BRIEF
Reproduce, exactly and in full, only the lines below from the one containing "obj.matrix_world = world" through the one containing "return (np.asarray(points, float)".
** BEGIN RECORD SET **
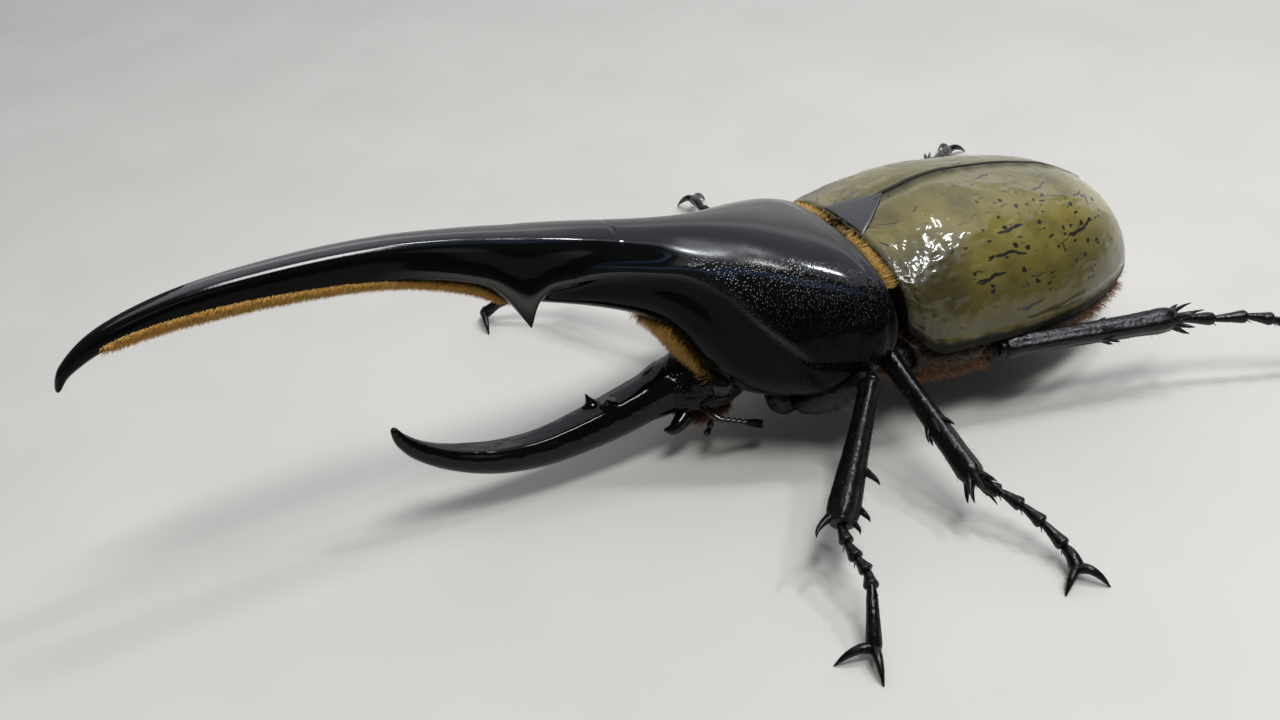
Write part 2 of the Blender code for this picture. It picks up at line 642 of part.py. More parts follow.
def trunk():
    """Collar behind the pronotum, breast, and the hind body in overlapping plates."""
    collar = [pronotum_ring(row + COLLAR_LEVELS) for row in COLLAR_STATIONS]
    loft("collar", collar, "dark_skin")
    breast = [trunk_ring(row) for row in smooth_rows(BREAST_STATIONS, BREAST_RINGS)]
    loft("breast", breast, "dark_skin")
    rings = []
    for plate, follower in zip(BELLY_STATIONS, BELLY_STATIONS[1:]):
        x, half_width, low = plate
        next_x, next_half_width, next_low = follower
        front = (x, half_width - PLATE_STEP, low + PLATE_STEP)
        crest = (x + (next_x - x) * PLATE_CREST_SHARE, half_width, low)
        back = (next_x + PLATE_LAP, next_half_width, next_low)
        rings += [trunk_ring(row) for row in (front, crest, back)]
    loft("abdomen", rings, "dark_skin")


def leg_paths(leg):
    """Points and radii of the hip piece, the thigh and the shin."""
    coxa, hip, knee, ankle = (Vector(leg[k]) for k in ("coxa", "hip", "knee", "ankle"))
    thigh, shin, apex = leg["thickness"]
    middle = (shin + apex) / 2
    shin_radii = [(shin if share < 0.5 else middle) * width
                  for share, width in zip(SHIN_SHARES, SHIN_WIDTHS[leg["teeth"]])]
    return (
        ([coxa.lerp(hip, share) for share in COXA_SHARES], COXA_RADII),
        ([hip.lerp(knee, share) for share in THIGH_SHARES], [thigh * k for k in THIGH_WIDTHS]),
        ([knee.lerp(ankle, share) for share in SHIN_SHARES], shin_radii),
    )


def tarsus_path(leg):
    """Five small joints of the foot, each wider at its far end."""
    ankle = Vector(leg["ankle"])
    joints = [ankle] + [Vector(p) for p in leg["foot"]] + [Vector(leg["sole"])]
    points, radii = [], []
    for start, end in zip(joints, joints[1:]):
        points += [start.lerp(end, share) for share in FOOT_JOINT_SHARES]
        radii += LAST_JOINT_RADII if end == joints[-1] else FOOT_JOINT_RADII
    points[0] = ankle + (joints[1] - ankle).normalized() * GAP
    return points, radii


def claw(root, tip):
    """A curved, tapering claw that arches to the ground."""
    root, tip = Vector(root), Vector(tip)
    arch = Vector((0, 0, CLAW_ARCH))
    points = [root, root.lerp(tip, 0.35) + arch * 0.75, root.lerp(tip, 0.7) + arch * 0.65, tip]
    return limb("claw", points, CLAW_RADII, 6, "leg_shell")


def tibia_teeth(leg):
    """Teeth along the shin and spurs at its end."""
    knee, ankle = Vector(leg["knee"]), Vector(leg["ankle"])
    along = (ankle - knee).normalized()
    toward = Vector(leg["toward"])
    toward = (toward - along * toward.dot(along)).normalized()
    beside = along.cross(toward)
    size = leg["thickness"][2]
    teeth = []
    if leg["teeth"] == "front":
        for share, reach in FRONT_TEETH:
            root = knee.lerp(ankle, share)
            tip = root + toward * (size + reach) + along * FRONT_TOOTH_SLANT
            teeth.append(spike(root, tip, FRONT_TOOTH_RADIUS))
        share, inset, reach, slant, radius = INNER_SPUR
        root = knee.lerp(ankle, share)
        tip = root - toward * (size + reach) + along * slant
        teeth.append(spike(root - toward * inset, tip, radius))
    else:
        for share, reach, count in SPINE_RINGS:
            root = knee.lerp(ankle, share)
            for k in range(count):
                turn = math.pi * (k / (count - 1) - 0.5) * SPINE_FAN
                out = toward * math.cos(turn) + beside * math.sin(turn)
                tip = root + out * (size + reach * 0.75) + along * (1.2 + reach)
                teeth.append(spike(root, tip, SPINE_RADIUS))
        share, inward, reach, slant, radius = SPUR
        root = knee.lerp(ankle, share)
        for spread in (-SPUR_SPREAD, SPUR_SPREAD):
            out = (toward * -inward + beside * spread).normalized()
            teeth.append(spike(root, root + out * (size + reach) + along * slant, radius))
    return teeth


def leg(name, sizes, bodies):
    """One whole leg, carved into whatever it lies against."""
    lengths = leg_paths(sizes)
    foot_points, foot_radii = tarsus_path(sizes)
    for body in bodies:
        for points, radii in lengths:
            carve(body, [limb("cut", points, radii, LEG_SIDES, "leg_shell", GAP)])
    coxa, femur, tibia = (limb(part + "_" + name, points, radii, LEG_SIDES, "leg_shell")
                          for part, (points, radii) in zip(("coxa", "femur", "tibia"), lengths))
    carve(coxa, [limb("cut", *lengths[1], LEG_SIDES, "leg_shell", GAP)])
    carve(femur, [limb("cut", *lengths[2], LEG_SIDES, "leg_shell", GAP)])
    fuse(tibia, tibia_teeth(sizes))
    carve(tibia, [limb("cut", foot_points[:3], foot_radii[:3], FOOT_SIDES, "leg_shell", GAP)])
    tarsus = limb("tarsus_" + name, foot_points, foot_radii, FOOT_SIDES, "leg_shell")
    claw_root = Vector(sizes["foot"][-1]).lerp(Vector(sizes["sole"]), CLAW_ROOT_SHARE)
    fuse(tarsus, [claw(claw_root, tip) for tip in sizes["claws"]])
    stand_flat(tarsus)


def build():
    prepare_scene()
    thoracic_horn()
    shield = pronotum()
    carve(shield, [head_form("cut", GAP)])
    head = head_form("head")
    carve(head, [head_horn_form("cut", GAP)])
    for side, word in ((1, "left"), (-1, "right")):
        carve(head, [eye_form("cut", side, GAP)])
        carve(shield, [eye_form("cut", side, GAP)])
        eye_form("eye_" + word, side)
        antenna("antenna_" + word, side)
    mouth_parts()
    horn = head_horn_form("cephalic_horn")
    teeth = []
    for x, side in zip(HEAD_TOOTH_X, (1, -1)):
        root = Vector((x, side * HEAD_TOOTH_SPREAD * 0.6, HEAD_TOOTH_ROOT_Z))
        tip = root + Vector((HEAD_TOOTH_LEAN, side * HEAD_TOOTH_SPREAD, HEAD_TOOTH_HEIGHT))
        teeth.append(spike(root, tip, HEAD_TOOTH_RADIUS))
    fuse(horn, teeth)
    trunk()
    for side, word in ((1, "left"), (-1, "right")):
        carve(elytron("elytron_" + word, side), [scutellum_form("cut", GAP)])
    scutellum_form("scutellum")
    things = bpy.data.objects
    under = {
        "front": ("pronotum", "collar", "breast"),
        "middle": ("pronotum", "collar", "breast", "abdomen", "elytron_left", "elytron_right"),
        "hind": ("breast", "abdomen", "elytron_left", "elytron_right"),
    }
    for name, sizes in LEGS.items():
        leg(name, sizes, [things[body] for body in under[name.split("_")[0]]])


build()
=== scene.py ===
# %% [markdown]
# A male hercules beetle, life size, standing on its feet: a long horn grows from the shield
# behind the head, a second one from the head itself, and two domed wing cases cover the hind
# body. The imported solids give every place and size. This lesson makes the same parts again,
# finer, and gives each its real surface: polished black shell, olive wing cases with black
# streaks, rugged legs and golden velvet.

import bpy
import math
import numpy as np
from mathutils import Matrix, Vector
from mathutils.kdtree import KDTree


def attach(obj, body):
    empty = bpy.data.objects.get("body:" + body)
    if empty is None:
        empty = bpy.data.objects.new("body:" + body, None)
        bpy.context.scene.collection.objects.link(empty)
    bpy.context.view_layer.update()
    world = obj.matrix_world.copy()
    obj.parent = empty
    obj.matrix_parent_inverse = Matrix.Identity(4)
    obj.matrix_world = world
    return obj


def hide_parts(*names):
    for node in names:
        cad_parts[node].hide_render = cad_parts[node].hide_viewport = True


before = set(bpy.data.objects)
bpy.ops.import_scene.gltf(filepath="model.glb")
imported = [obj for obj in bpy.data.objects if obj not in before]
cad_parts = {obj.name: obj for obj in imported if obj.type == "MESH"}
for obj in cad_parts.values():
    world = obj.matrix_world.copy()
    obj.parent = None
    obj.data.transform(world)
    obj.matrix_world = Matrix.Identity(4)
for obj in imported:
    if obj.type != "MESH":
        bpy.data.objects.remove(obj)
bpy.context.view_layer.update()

# %% [markdown]
# Sizes are easiest to think of in millimetres, measured from the middle of the back edge of
# the shield, x forward, y to the beetle's left and z up. One function turns them into the
# model's metres. A short table of sections, joined by a smooth curve, describes each horn or
# shell, so that a few numbers that a reader can check give the whole form.

# %% Places and smooth tables
MM = 0.001
SIDES = ((1, "left"), (-1, "right"))
MIDDLE = np.array((14.465, -9.05, -5.0))


def model_place(points):
    """Millimetres in the beetle's own frame to the model's metres."""
    return (np.asarray(points, float) - MIDDLE) * MM


def smooth_rows(table, shares):
    """Rows of a table at shares of its length, on a Catmull-Rom curve."""
    table = np.asarray(table, float)
    place = np.clip(np.asarray(shares, float), 0, 1) * (len(table) - 1)
    first = np.minimum(place.astype(int), len(table) - 2)
    t = (place - first)[:, None]
    a, b, c, d = (table[np.clip(first + k, 0, len(table) - 1)] for k in (-1, 0, 1, 2))
    return 0.5 * (2 * b + (c - a) * t + (2 * a - 5 * b + 4 * c - d) * t ** 2
                  + (3 * b - a - 3 * c + d) * t ** 3)


def full_turn(columns):
    """Angles of the columns of a closed ring."""
    return np.linspace(0, 2 * math.pi, columns)


def signed_power(values, exponent):
    """A power that keeps the sign, to make an oval squarer or rounder."""
    return np.sign(values) * np.abs(values) ** exponent


def hill(values, middle, width):
    """A soft bump of height 1."""
    return np.exp(-((values - middle) / width) ** 2)


def ease(values, low, high):
    """A smooth step from 0 at low to 1 at high."""
    t = np.clip((values - low) / (high - low), 0, 1)
    return t * t * (3 - 2 * t)


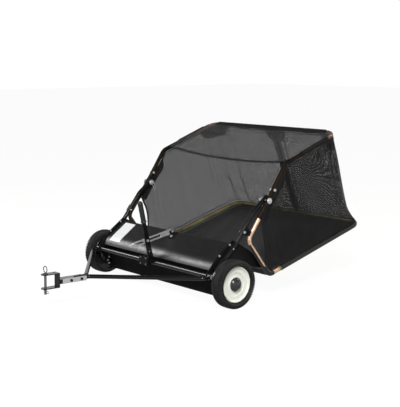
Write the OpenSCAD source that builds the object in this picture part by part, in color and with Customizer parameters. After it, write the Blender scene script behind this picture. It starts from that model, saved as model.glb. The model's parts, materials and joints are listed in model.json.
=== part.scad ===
// Tow-behind lawn sweeper with a folding-frame mesh hopper.
// Origin on the ground under the middle of the wheel axle, +Z up.
// -Y points forwards to the hitch, +Y back to the hopper, +X to the sweeper's left.

/* [Wheels] */
// Rolling radius of the tyre
wheel_r = 127; // [120:1:135]
// Width of the tyre
tyre_w = 76; // [60:1:80]
// Overall width over the two tyres
overall_w = 1192; // [1170:2:1240]
// Radius of the rim that the tyre sits on
rim_r = 92; // [86:1:94]
// Radius of the stub axle
axle_r = 8; // [6:0.5:10]

/* [Brush drive] */
// Gear module
gear_module = 3; // [3:0.1:3.1]
// Teeth on the internal gear ring in each wheel
ring_teeth = 65; // [65, 66]
// Teeth on each brush pinion
pinion_teeth = 13; // [13]
// Height of the brush axis below the wheel axis
brush_drop = 16; // [8:1:24]
// Radius over the bristles
brush_r = 95; // [85:1:96]
// Length of the bristle rows
brush_len = 910; // [800:10:920]

/* [Housing] */
// Distance between the outer faces of the side plates
housing_w = 944; // [900:2:946]
// Sheet thickness of the cover, shield and side plates
sheet_t = 2; // [1.5:0.5:2]
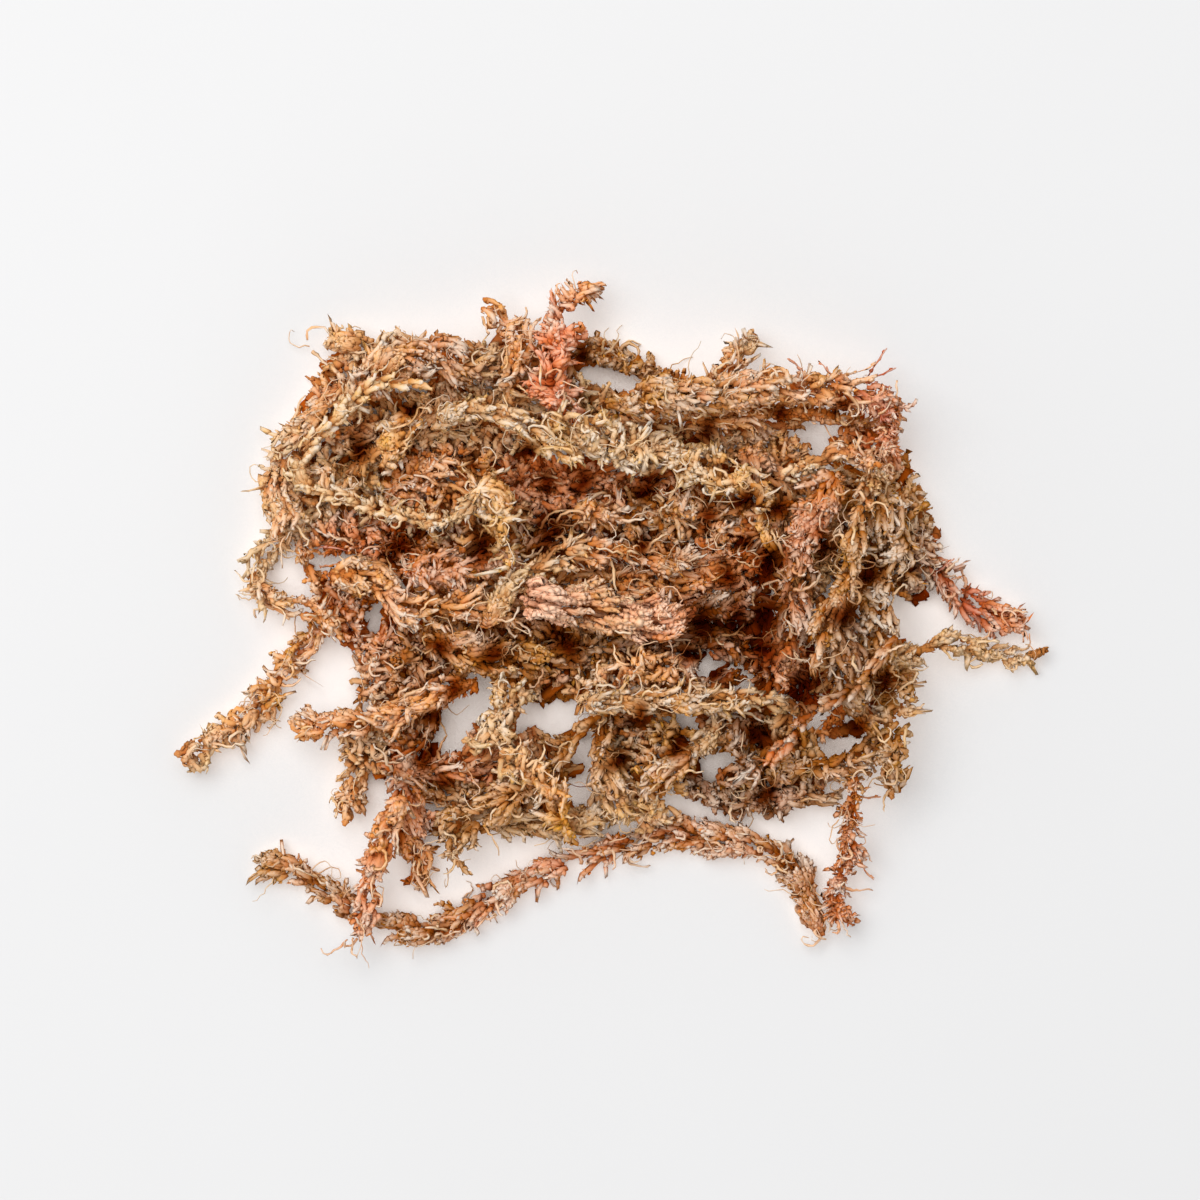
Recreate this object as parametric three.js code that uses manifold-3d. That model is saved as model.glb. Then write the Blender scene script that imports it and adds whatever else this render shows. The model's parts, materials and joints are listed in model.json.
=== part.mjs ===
// Dried sphagnum moss: a loose clump of long leafy stems, tangled as they were pulled from the bale.
// Each strand is one stem with the tufts of short branches that clothe it, all grown together as one piece.
// The strands aren't joined to each other: each one lies over those before it in STRANDS and rests on them.
// Millimetres, +Z up. The origin is at the middle of the clump's box, on the surface that it lies on.
import * as THREE from "three";
import { mergeVertices } from "three/addons/utils/BufferGeometryUtils.js";
import Module from "manifold-3d";

const wasm = await Module();
wasm.setup();

// Driving dimensions
const WHORL_STEP = 3.1; // along a stem, from one whorl of branch tips to the next
const SIDES = 6; // corners of a whorl, and every second one is a branch tip
const AIR = 0.36; // left between strands where they rest on each other
const SQUEEZE = 0.82; // share of its girth that a strand keeps where another crosses it
const PRESSED_FLAT = 0.45; // how far the lowest branch tips are flattened by the surface
const SPREAD = 1.22; // how much wider than tall a strand lies, as its branches fall to its sides
const STEEPEST = 0.62; // slope at which a strand comes down from what carries it
const CREST = 3.2; // how roundly it bends over what carries it
const CLEAR = 0.26; // least gap between two strands
const SEATED = 0.45; // gap at which a strand counts as resting on another
const LOOK_FOR = 6; // how far apart strands can be and still be brought together
const BRANCH_THICK = 1.3; // width of a free branch at its middle
const DRAW_IN = 0.12; // share of the girth by which a crowding branch tip is drawn in at a time
const NOISE_WAVE = 9; // length of the thick and thin stretches of a strand

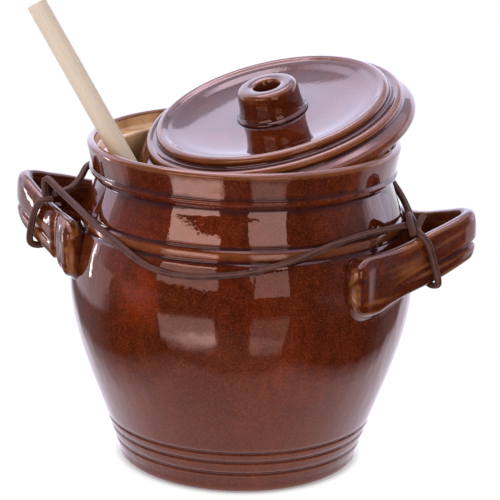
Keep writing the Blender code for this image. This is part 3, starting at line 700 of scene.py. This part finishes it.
** END RECORD SET **
EXPECTED OUTPUT
    obj.matrix_world = world
    return obj


def hide_parts(*names):
    for node in names:
        cad_parts[node].hide_render = cad_parts[node].hide_viewport = True


before = set(bpy.data.objects)
bpy.ops.import_scene.gltf(filepath="model.glb")
imported = [obj for obj in bpy.data.objects if obj not in before]
cad_parts = {obj.name: obj for obj in imported if obj.type == "MESH"}
for obj in cad_parts.values():
    world = obj.matrix_world.copy()
    obj.parent = None
    obj.data.transform(world)
    obj.matrix_world = Matrix.Identity(4)
for obj in imported:
    if obj.type != "MESH":
        bpy.data.objects.remove(obj)
bpy.context.view_layer.update()

# %% [markdown]
# Sizes are easiest to think of in millimetres, measured from the middle of the back edge of
# the shield, x forward, y to the beetle's left and z up. One function turns them into the
# model's metres. A short table of sections, joined by a smooth curve, describes each horn or
# shell, so that a few numbers that a reader can check give the whole form.

# %% Places and smooth tables
MM = 0.001
SIDES = ((1, "left"), (-1, "right"))
MIDDLE = np.array((14.465, -9.05, -5.0))


def model_place(points):
    """Millimetres in the beetle's own frame to the model's metres."""
    return (np.asarray(points, float) - MIDDLE) * MM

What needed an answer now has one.